> Data

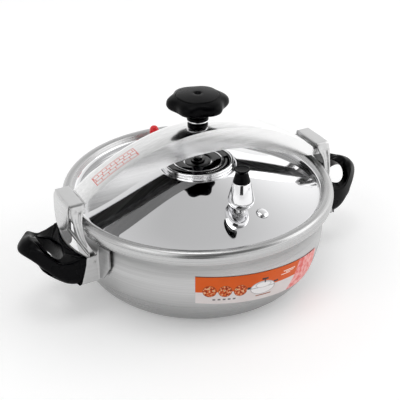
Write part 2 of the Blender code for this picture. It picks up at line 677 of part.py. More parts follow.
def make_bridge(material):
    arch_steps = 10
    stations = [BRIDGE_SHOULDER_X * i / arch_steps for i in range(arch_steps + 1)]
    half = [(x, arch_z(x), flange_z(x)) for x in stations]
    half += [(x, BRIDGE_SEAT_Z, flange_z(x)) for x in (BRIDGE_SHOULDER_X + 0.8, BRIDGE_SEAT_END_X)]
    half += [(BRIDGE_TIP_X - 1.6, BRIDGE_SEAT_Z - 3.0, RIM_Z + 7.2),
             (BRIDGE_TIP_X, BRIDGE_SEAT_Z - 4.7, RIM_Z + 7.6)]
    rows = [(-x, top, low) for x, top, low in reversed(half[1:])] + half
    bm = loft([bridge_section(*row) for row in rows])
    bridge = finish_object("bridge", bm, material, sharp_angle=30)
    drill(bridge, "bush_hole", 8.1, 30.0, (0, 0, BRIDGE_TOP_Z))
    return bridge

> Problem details
Repeat the data verbatim.

> Solution
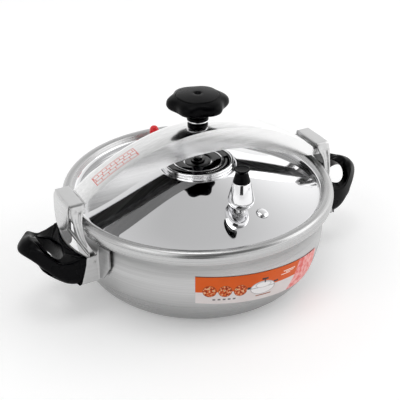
Write part 2 of the Blender code for this picture. It picks up at line 677 of part.py. More parts follow.
def make_bridge(material):
    arch_steps = 10
    stations = [BRIDGE_SHOULDER_X * i / arch_steps for i in range(arch_steps + 1)]
    half = [(x, arch_z(x), flange_z(x)) for x in stations]
    half += [(x, BRIDGE_SEAT_Z, flange_z(x)) for x in (BRIDGE_SHOULDER_X + 0.8, BRIDGE_SEAT_END_X)]
    half += [(BRIDGE_TIP_X - 1.6, BRIDGE_SEAT_Z - 3.0, RIM_Z + 7.2),
             (BRIDGE_TIP_X, BRIDGE_SEAT_Z - 4.7, RIM_Z + 7.6)]
    rows = [(-x, top, low) for x, top, low in reversed(half[1:])] + half
    bm = loft([bridge_section(*row) for row in rows])
    bridge = finish_object("bridge", bm, material, sharp_angle=30)
    drill(bridge, "bush_hole", 8.1, 30.0, (0, 0, BRIDGE_TOP_Z))
    return bridge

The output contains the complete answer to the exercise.